--- Data rows ---
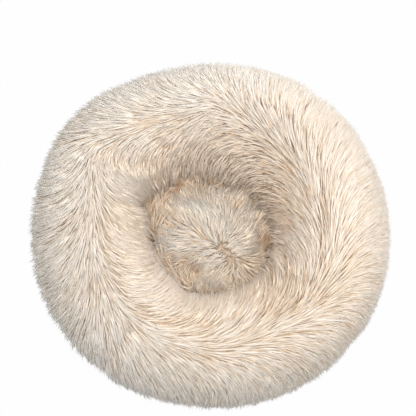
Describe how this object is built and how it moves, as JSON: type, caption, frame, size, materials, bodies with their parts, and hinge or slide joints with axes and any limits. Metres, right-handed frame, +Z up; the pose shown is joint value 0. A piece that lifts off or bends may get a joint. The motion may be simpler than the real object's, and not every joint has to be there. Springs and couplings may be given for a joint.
{
  "type": "donut pet bed",
  "caption": "Round donut pet bed: a stuffed ring of long-pile faux fur round a low fur pad, on a flat cloth base with a hidden cover zip.",
  "frame": {"origin": "on the floor under the middle of the bed", "axes": "+Z up; -Y is the front, nearest the camera in the picture, and +X is the picture's right; the zip is under the back edge, +Y"},
  "size_m": [0.5904, 0.5804, 0.18],
  "materials": {
    "ring_fur": "matte",
    "pad_fur": "matte",
    "oxford_cloth": "matte",
    "liner_cloth": "matte",
    "fibre_fill": "matte",
    "zip_tape": "matte",
    "zip_resin": "satin",
    "zip_metal": "satin"
  },
  "bodies": {
    "bed": {"ring_panel_front": "ring_fur", "ring_panel_right": "ring_fur", "ring_panel_back": "ring_fur", "ring_panel_left": "ring_fur", "pad_cover": "pad_fur", "base_cloth": "oxford_cloth", "ring_liner_top": "liner_cloth", "ring_liner_bottom": "liner_cloth", "ring_fill": "fibre_fill", "pad_liner_top": "liner_cloth", "pad_liner_bottom": "liner_cloth", "pad_fill": "fibre_fill", "zip_tape_outer": "zip_tape", "zip_tape_inner": "zip_tape", "zip_teeth_outer": "zip_resin", "zip_teeth_inner": "zip_resin", "zip_top_stop_outer": "zip_resin", "zip_top_stop_inner": "zip_resin", "zip_bottom_stop": "zip_resin"},
    "slider": {"zip_slider": "zip_metal"},
    "pull": {"zip_pull": "zip_metal"}
  },
  "joints": [
    {"name": "zip_slide", "type": "hinge", "parent": "bed", "child": "slider", "pos_m": [0, 0, 0], "axis": [0, 0, 1], "range_deg": [-65.3, 0], "deforming": ["zip_teeth_outer", "zip_teeth_inner"]},
    {"name": "pull_swing", "type": "hinge", "parent": "slider", "child": "pull", "pos_m": [-0.16264, 0.209, 0.02302], "axis": [-0.3794, 0.4875, 0.7864], "range_deg": [-90, 90]}
  ]
}
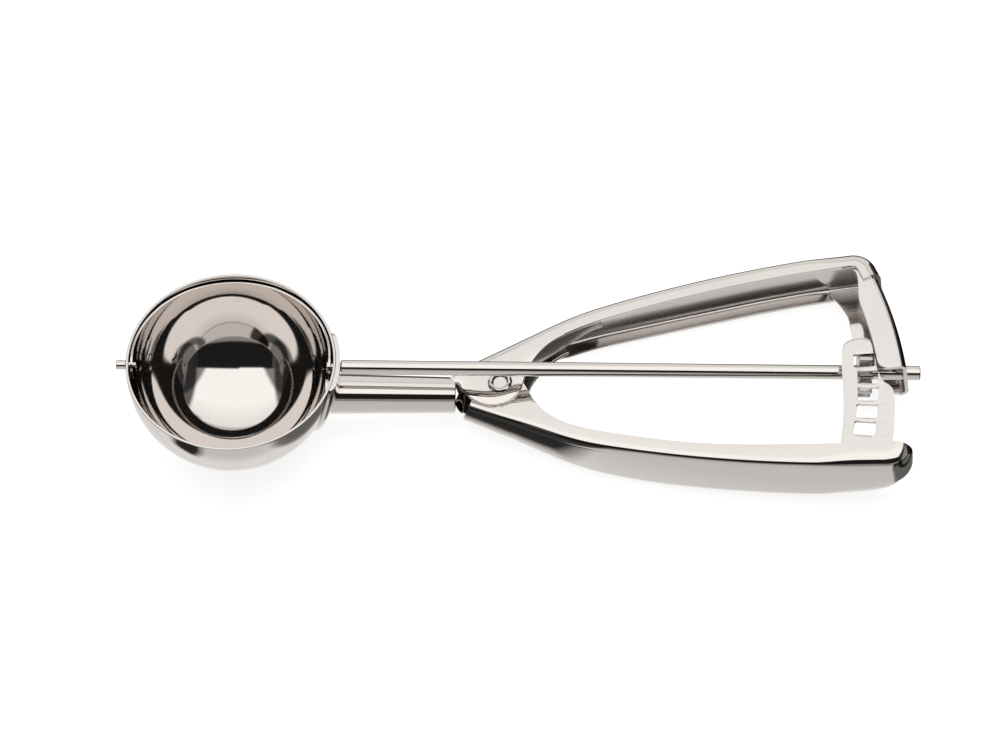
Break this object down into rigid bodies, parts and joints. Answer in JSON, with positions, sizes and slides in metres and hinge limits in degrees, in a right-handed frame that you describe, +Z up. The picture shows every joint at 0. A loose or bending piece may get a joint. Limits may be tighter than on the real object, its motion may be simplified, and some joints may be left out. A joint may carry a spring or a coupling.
{
  "type": "lever ice cream scoop",
  "caption": "Squeeze-handle ice cream scoop: a slotted rack on the sprung handle turns a pinion and rod that sweep a thin scraper round the inside of a round bowl.",
  "frame": {"origin": "centre of the bowl's mouth, in the plane of the rim", "axes": "+X along the rod from the bowl to the handles' end, +Y to the fixed handle, +Z up out of the bowl's mouth"},
  "size_m": [0.2209, 0.0706, 0.0389],
  "materials": {
    "polished_steel": "mirror-polished stainless steel",
    "turned_steel": "polished turned steel",
    "pressed_steel": "polished pressed sheet steel with soft edges",
    "cut_steel": "machined steel, fine tool marks",
    "spring_steel": "rolled spring strip, satin"
  },
  "bodies": {
    "frame": {"bowl": "polished_steel", "frame_handle": "polished_steel", "end_bracket": "pressed_steel", "pivot_rivet": "turned_steel", "pivot_sleeve": "cut_steel", "leaf_spring": "spring_steel"},
    "moving_handle": {"squeeze_handle": "polished_steel", "rack": "pressed_steel"},
    "rotor": {"drive_rod": "turned_steel", "pinion": "cut_steel", "scraper_blade": "polished_steel", "far_pin": "turned_steel"}
  },
  "joints": [
    {"name": "handle_squeeze", "type": "hinge", "parent": "frame", "child": "moving_handle", "pos_m": [0.0738, 0, -0.0096], "axis": [-0.1547, 0, 0.988], "range_deg": [0, 11.2], "stiffness_Nm_per_rad": 4, "springref_deg": -14.32, "deforming": ["leaf_spring"]},
    {"name": "scraper_spin", "type": "hinge", "parent": "frame", "child": "rotor", "pos_m": [0, 0, -0.0028], "axis": [1, 0, 0], "range_deg": [-163, 0]}
  ],
  "couplings": [
    {"joint": "scraper_spin", "follows": "handle_squeeze", "ratio": -14.518}
  ]
}
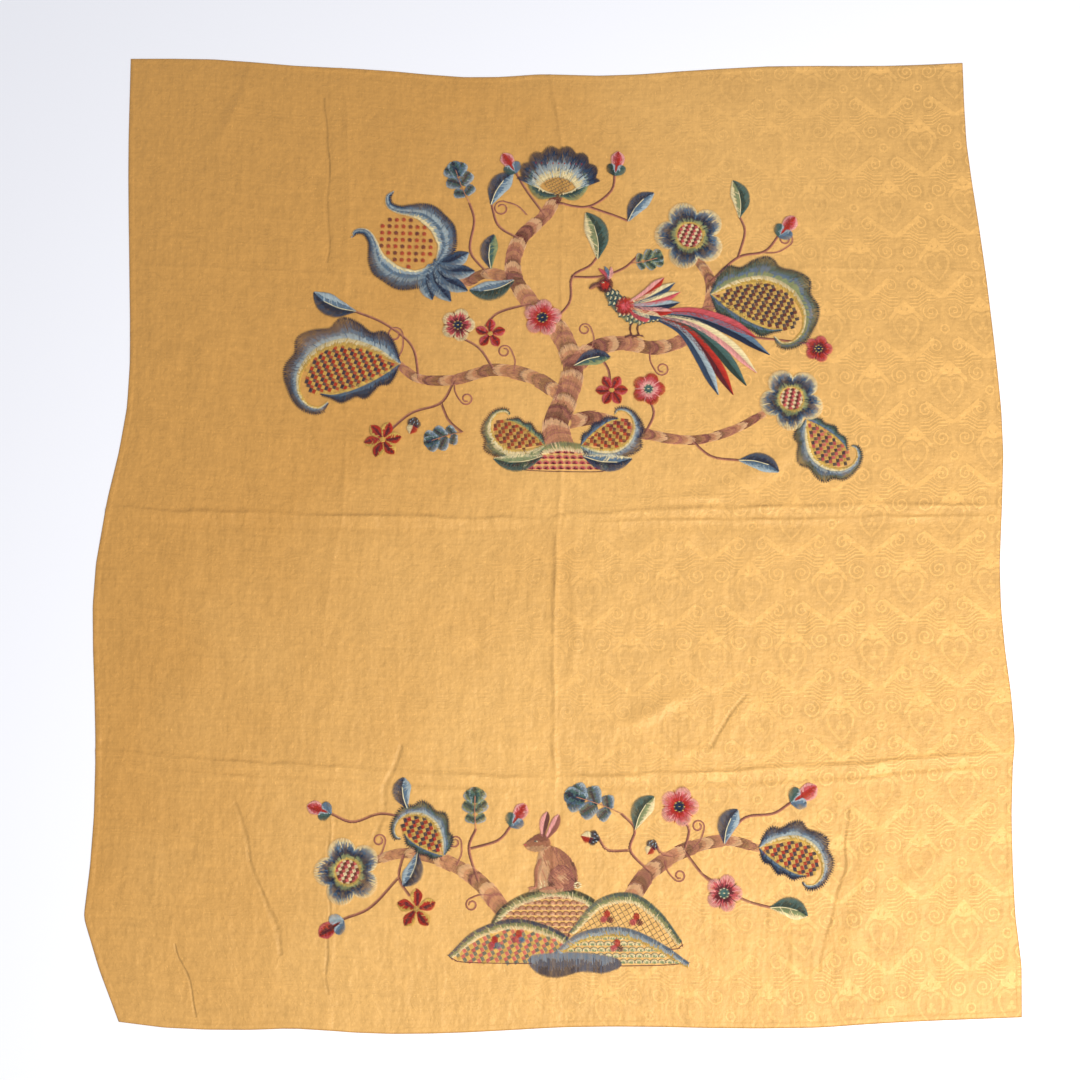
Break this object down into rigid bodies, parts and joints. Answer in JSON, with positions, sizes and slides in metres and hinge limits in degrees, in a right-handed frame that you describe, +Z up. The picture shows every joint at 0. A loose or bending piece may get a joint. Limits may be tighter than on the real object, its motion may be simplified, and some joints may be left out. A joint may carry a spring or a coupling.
{
  "type": "crewel embroidery panel",
  "caption": "Hemmed panel of gold silk damask with crewel wool embroidery, opened out flat with the creases of its storage folds.",
  "frame": {"origin": "middle of the sheet's box, on the surface that the panel lies on", "axes": "+X across the panel to the right as its design is seen, +Y to its top edge, +Z up out of the embroidered face"},
  "size_m": [1.3676, 1.4915, 0.006],
  "materials": {
    "gold_silk_damask": "woven gold silk damask, softly lustrous, with a low tone-on-tone pattern",
    "crewel_wool": "matt two-ply crewel wool in shaded blues, greens, creams, reds and browns"
  },
  "bodies": {
    "root": {"ground_cloth": "gold_silk_damask"}
  },
  "joints": []
}
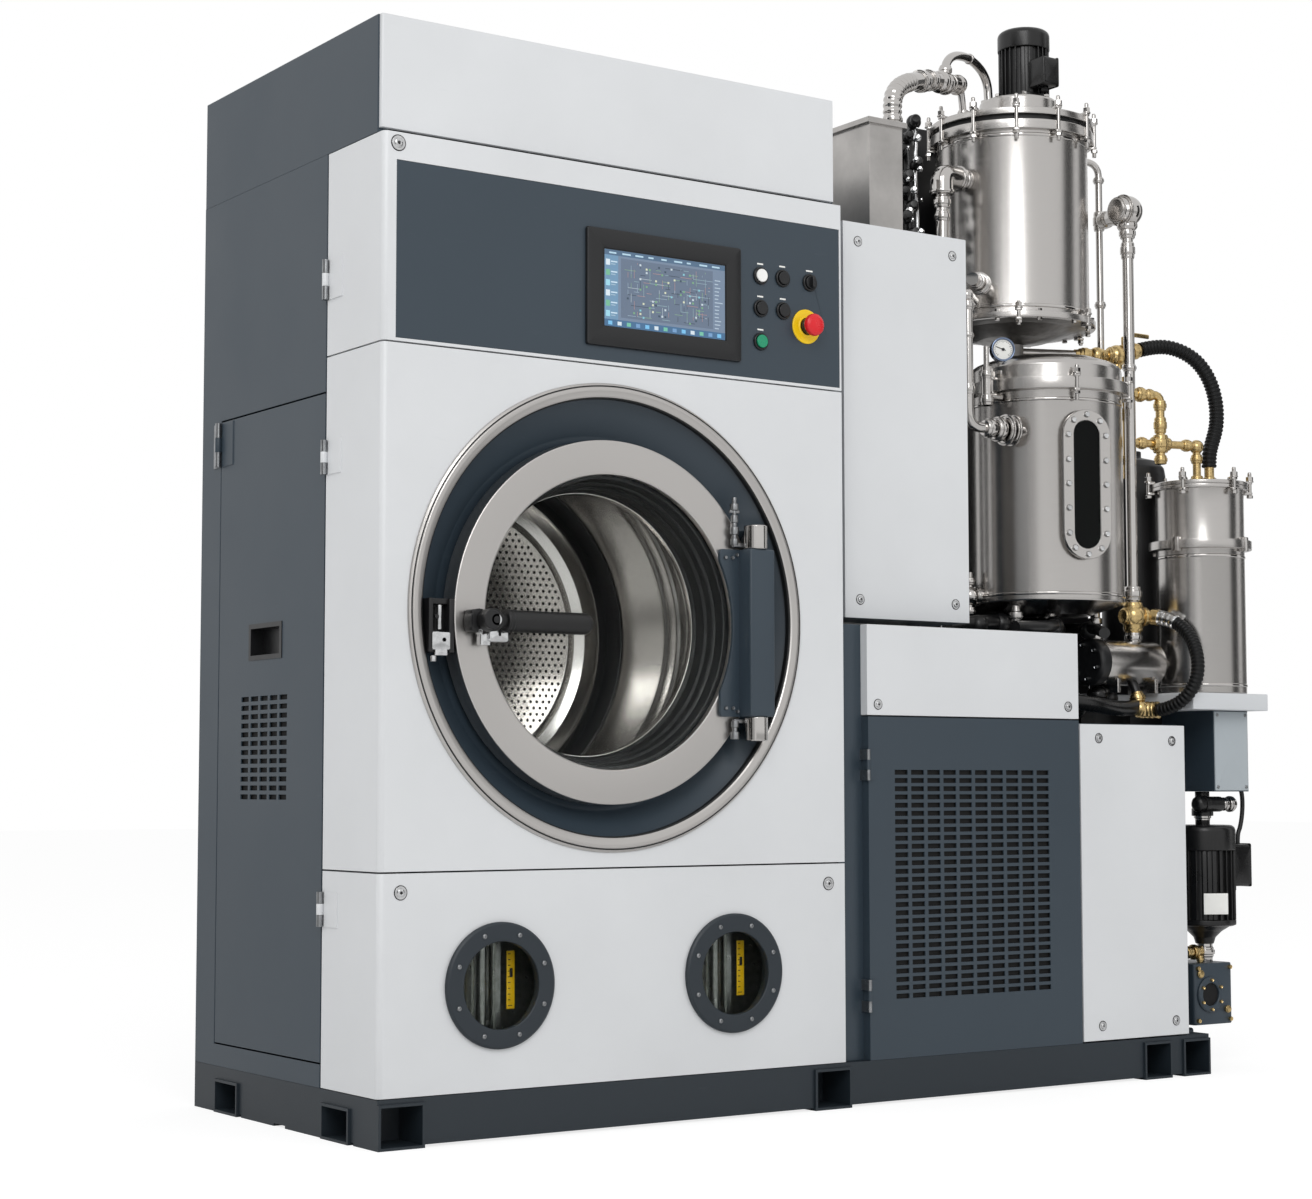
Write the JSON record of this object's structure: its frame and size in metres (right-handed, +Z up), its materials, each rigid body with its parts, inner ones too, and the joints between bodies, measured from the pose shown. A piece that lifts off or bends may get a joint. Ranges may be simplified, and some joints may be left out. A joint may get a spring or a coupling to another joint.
{
  "type": "dry cleaning machine",
  "caption": "Dry cleaning machine with a drum behind a round loading door, a touch screen panel, a refrigeration cabinet, and a tower with a still, filters, pipes and a pump.",
  "frame": {"origin": "on the floor, under the centre of the whole machine's bounding box", "axes": "+X to the right along the front, +Y from the front towards the back, +Z up"},
  "size_m": [2.303, 0.802, 2.325],
  "materials": {
    "slate_paint": "satin",
    "white_paint": "satin",
    "frame_paint": "satin",
    "stainless": "brushed",
    "black_paint": "satin",
    "rubber": "matte",
    "hinge_steel": "satin",
    "screen_plastic": "gloss",
    "black_plastic": "gloss",
    "white_plastic": "gloss",
    "green_plastic": "gloss",
    "red_plastic": "gloss",
    "glass": "clear",
    "cast_iron": "machined",
    "motor_paint": "satin",
    "brass": "polished",
    "hose_rubber": "ribbed"
  },
  "bodies": {
    "machine": {"base_frame": "slate_paint", "cabinet_frame": "frame_paint", "left_side_panel": "slate_paint", "rear_casing": "slate_paint", "hood_casing": "slate_paint", "hood_front": "white_paint", "panel_hinges": "hinge_steel", "solvent_tank": "stainless", "door_gasket": "rubber", "door_mountings": "black_paint", "tub_front": "slate_paint", "tub_shell": "frame_paint", "drive_belt": "rubber", "drive_motor": "motor_paint", "right_cabinet": "slate_paint", "side_cabinet": "slate_paint", "cabinet_covers": "white_paint", "condenser_box": "stainless", "still_body": "stainless", "tank_lids": "stainless", "stirrer_motor": "motor_paint", "filter_tank": "stainless", "sight_window": "stainless", "tank_supports": "slate_paint", "steel_pipes": "stainless", "brass_fittings": "brass", "receiver_vessel": "stainless", "separator_tank": "stainless", "carbon_tank": "slate_paint", "electrical_box": "motor_paint", "pump": "motor_paint", "overflow_hose": "hose_rubber", "drain_hose": "hose_rubber", "pump_cable": "rubber"},
    "upper_panel": {"upper_front_panel": "white_paint", "control_fascia": "slate_paint", "hmi_unit": "screen_plastic", "panel_fittings": "black_plastic"},
    "middle_panel": {"middle_front_panel": "white_paint", "door_trim_ring": "stainless"},
    "lower_panel": {"lower_front_panel": "white_paint", "porthole_windows": "stainless"},
    "side_hatch": {"side_door": "slate_paint", "side_pull": "black_plastic"},
    "loading_door": {"door_ring": "stainless", "door_glass": "glass", "door_seal": "rubber", "door_hardware": "black_paint"},
    "door_lever": {"door_handle": "black_paint"},
    "drum_unit": {"drum": "stainless", "drum_pulley": "cast_iron"},
    "motor_rotor": {"motor_pulley": "cast_iron"},
    "air_grille": {"grille_door": "slate_paint"},
    "selector": {"selector_switch": "black_plastic"},
    "stop": {"stop_button": "red_plastic"},
    "white_button_cap": {"white_button": "white_plastic"},
    "black_button_a_cap": {"black_button_a": "black_plastic"},
    "black_button_b_cap": {"black_button_b": "black_plastic"},
    "black_button_c_cap": {"black_button_c": "black_plastic"},
    "green_button_cap": {"green_button": "green_plastic"}
  },
  "joints": [
    {"name": "upper_panel_hinge", "type": "hinge", "parent": "machine", "child": "upper_panel", "pos_m": [-1.1455, -0.134, 1.518], "axis": [0, 0, -1], "range_deg": [0, 90]},
    {"name": "middle_panel_hinge", "type": "hinge", "parent": "machine", "child": "middle_panel", "pos_m": [-1.1455, -0.134, 1.198], "axis": [0, 0, -1], "range_deg": [0, 90]},
    {"name": "lower_panel_hinge", "type": "hinge", "parent": "machine", "child": "lower_panel", "pos_m": [-1.1455, -0.134, 0.397], "axis": [0, 0, -1], "range_deg": [0, 90]},
    {"name": "side_door_hinge", "type": "hinge", "parent": "machine", "child": "side_hatch", "pos_m": [-1.1455, 0.3145, 1.27], "axis": [0, 0, -1], "range_deg": [0, 110]},
    {"name": "loading_door_hinge", "type": "hinge", "parent": "machine", "child": "loading_door", "pos_m": [-0.3595, -0.366, 0.911], "axis": [0, 0, 1], "range_deg": [0, 100]},
    {"name": "door_handle_pivot", "type": "hinge", "parent": "loading_door", "child": "door_lever", "pos_m": [-0.9445, -0.379, 0.901], "axis": [0, -1, 0], "range_deg": [0, 60]},
    {"name": "drum_spin", "type": "hinge", "parent": "machine", "child": "drum_unit", "pos_m": [-0.6625, 0.001, 0.911], "axis": [0, 1, 0], "continuous": true},
    {"name": "motor_spin", "type": "hinge", "parent": "machine", "child": "motor_rotor", "pos_m": [-0.2665, 0.261, 0.25], "axis": [0, 1, 0], "continuous": true},
    {"name": "grille_door_hinge", "type": "hinge", "parent": "machine", "child": "air_grille", "pos_m": [-0.0715, -0.3435, 0.43], "axis": [0, 0, -1], "range_deg": [0, 88]},
    {"name": "selector_turn", "type": "hinge", "parent": "upper_panel", "child": "selector", "pos_m": [-0.2065, -0.339, 1.586], "axis": [0, 1, 0], "range_deg": [-45, 45]},
    {"name": "stop_press", "type": "slide", "parent": "upper_panel", "child": "stop", "axis": [0, 1, 0], "range_m": [0, 0.005], "stiffness_N_per_m": 1500},
    {"name": "white_button_press", "type": "slide", "parent": "upper_panel", "child": "white_button_cap", "axis": [0, 1, 0], "range_m": [0, 0.003], "stiffness_N_per_m": 600},
    {"name": "black_button_a_press", "type": "slide", "parent": "upper_panel", "child": "black_button_a_cap", "axis": [0, 1, 0], "range_m": [0, 0.003], "stiffness_N_per_m": 600},
    {"name": "black_button_b_press", "type": "slide", "parent": "upper_panel", "child": "black_button_b_cap", "axis": [0, 1, 0], "range_m": [0, 0.003], "stiffness_N_per_m": 600},
    {"name": "black_button_c_press", "type": "slide", "parent": "upper_panel", "child": "black_button_c_cap", "axis": [0, 1, 0], "range_m": [0, 0.003], "stiffness_N_per_m": 600},
    {"name": "green_button_press", "type": "slide", "parent": "upper_panel", "child": "green_button_cap", "axis": [0, 1, 0], "range_m": [0, 0.003], "stiffness_N_per_m": 600}
  ],
  "couplings": [
    {"joint": "motor_spin", "follows": "drum_spin", "ratio": 4.8571}
  ]
}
---
* **To be done**
Collect the lines of the records that include the string "pose".

* **Result**
Describe how this object is built and how it moves, as JSON: type, caption, frame, size, materials, bodies with their parts, and hinge or slide joints with axes and any limits. Metres, right-handed frame, +Z up; the pose shown is joint value 0. A piece that lifts off or bends may get a joint. The motion may be simpler than the real object's, and not every joint has to be there. Springs and couplings may be given for a joint.
Write the JSON record of this object's structure: its frame and size in metres (right-handed, +Z up), its materials, each rigid body with its parts, inner ones too, and the joints between bodies, measured from the pose shown. A piece that lifts off or bends may get a joint. Ranges may be simplified, and some joints may be left out. A joint may get a spring or a coupling to another joint.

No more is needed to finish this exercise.